After years of virtual silence French intellectual production is remarkable and the contribution of Bruno Durieux fortunately equals the recent books of Bruno Tertrais, Sylvie Brunel, Remy Prudhomme, Christian Gérondeau…
Durieux, a high civil servant, has been active in politics since the mid seventies and as such, was in position to observe the growing influence of environmental activism within French Government and public opinion. From 2012 on he sounded the alert and published a pamphlet preceded by an ironic reflection in the manner of Montesquieu under the title “A Persian letter”:
“However, my dear Rhedi, how this people so clever and experienced leadership don’t see that their country suffers from headaches that paralyse public and private action for ages? Environmentalism is here raised to the status of a State religion. The right is more devout than the left when it enjoys the strong support of his clergy. The result of this overflow of environmental bigotry is a collective cost, considerable but hidden. Countless standards and expensive, crippling rules, a mean and conservative state of mind affect the economic dynamics, entrepreneurship, public amenities and confidence in the future… »
I guess that since 2012, desperate to the rise of what was only a leftist utopia became a dangerous political force Durieux felt the urgency to publish an outstanding book brave and syntheticec… though he knew the risk “it could be that I belong to the world of the Philistines of the environment”

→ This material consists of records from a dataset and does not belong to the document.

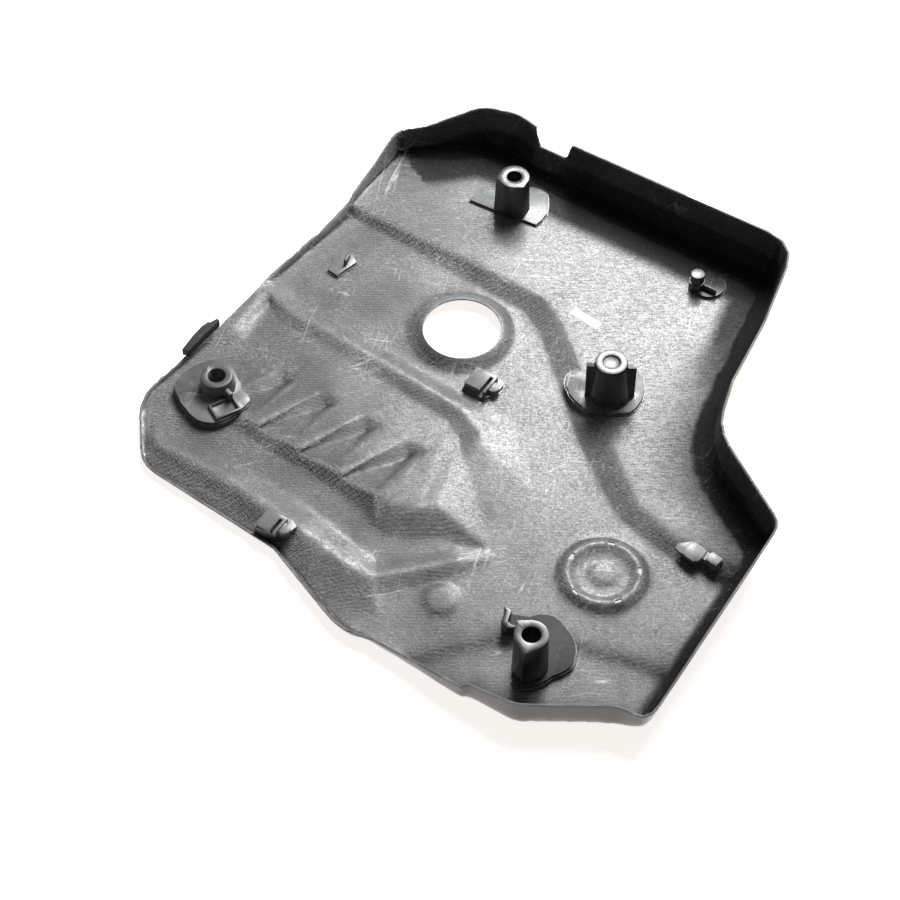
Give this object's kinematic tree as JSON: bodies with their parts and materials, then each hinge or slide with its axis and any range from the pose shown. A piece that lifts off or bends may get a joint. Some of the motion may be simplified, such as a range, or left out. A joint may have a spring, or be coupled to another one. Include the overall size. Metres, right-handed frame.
{
  "type": "engine cover",
  "caption": "Moulded woven-composite engine cover, seen from its hollow side, with bonded mounting posts and clips.",
  "frame": {"origin": "middle of the outline on the plane of the outer face, which is the bottom of the bounding box", "axes": "+Z out of the hollow side, along the shortest extent; +X along the louvre row; +Y towards the tall rear rim"},
  "size_m": [0.6072, 0.6016, 0.0726],
  "materials": {
    "woven_composite": "resin-rich woven fibre, satin, unpolished inner side",
    "black_plastic": "moulded, reused, with cut edges",
    "grey_plastic": "moulded, worn and smeared with resin",
    "label_white": "blank adhesive label",
    "torn_rubber": "torn and rough",
    "adhesive": "cured structural adhesive"
  },
  "bodies": {
    "root": {"shell": "woven_composite", "upper_post": "black_plastic", "centre_post": "black_plastic", "lower_post": "black_plastic", "left_post": "grey_plastic", "locating_stub": "black_plastic", "rear_clip": "grey_plastic", "middle_clip": "grey_plastic", "front_clip": "grey_plastic", "right_clip": "grey_plastic", "blank_label": "label_white", "rim_pad": "torn_rubber", "upper_bond": "adhesive", "centre_bond": "adhesive", "lower_bond": "adhesive", "left_bond": "adhesive", "stub_bond": "adhesive", "rear_clip_bond": "adhesive", "middle_clip_bond": "adhesive", "front_clip_bond": "adhesive", "right_clip_bond": "adhesive", "rim_pad_bond": "adhesive"}
  },
  "joints": []
}
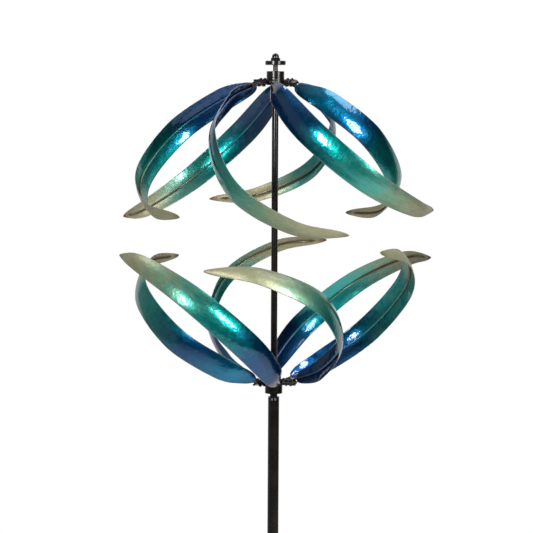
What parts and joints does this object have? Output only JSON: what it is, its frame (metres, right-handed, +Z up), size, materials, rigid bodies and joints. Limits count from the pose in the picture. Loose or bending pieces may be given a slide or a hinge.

He denounces in particular the constitutionalisation of the so-called precautionary principle and non regression of environmental regulations. They appear to our author particularly dangerous and contrary to the principles of the French Declaration of human rights (1789). In addition he considers these nonsensical concepts as politically irreversible since they are are the result of incestuous collaboration of the ‘left’ and the ‘right ‘.
I found no mention to the principles of the new environmental policy (Free Market Environmentalism): Hardin, Coase, Ostrom, Yandle, Anderson… but the long critical analysis of the works of Hans Jonas highlights the totalitarian drift of environmentalism advocating “degrowth”. Also, Durieux does not mention the key role of property rights to environmental stewardship and the reflections of Burke and, most recently, those of Roger Scruton. (cf. “Green philosophy: how to think seriously about the planet ‘ www.icrei.fr ))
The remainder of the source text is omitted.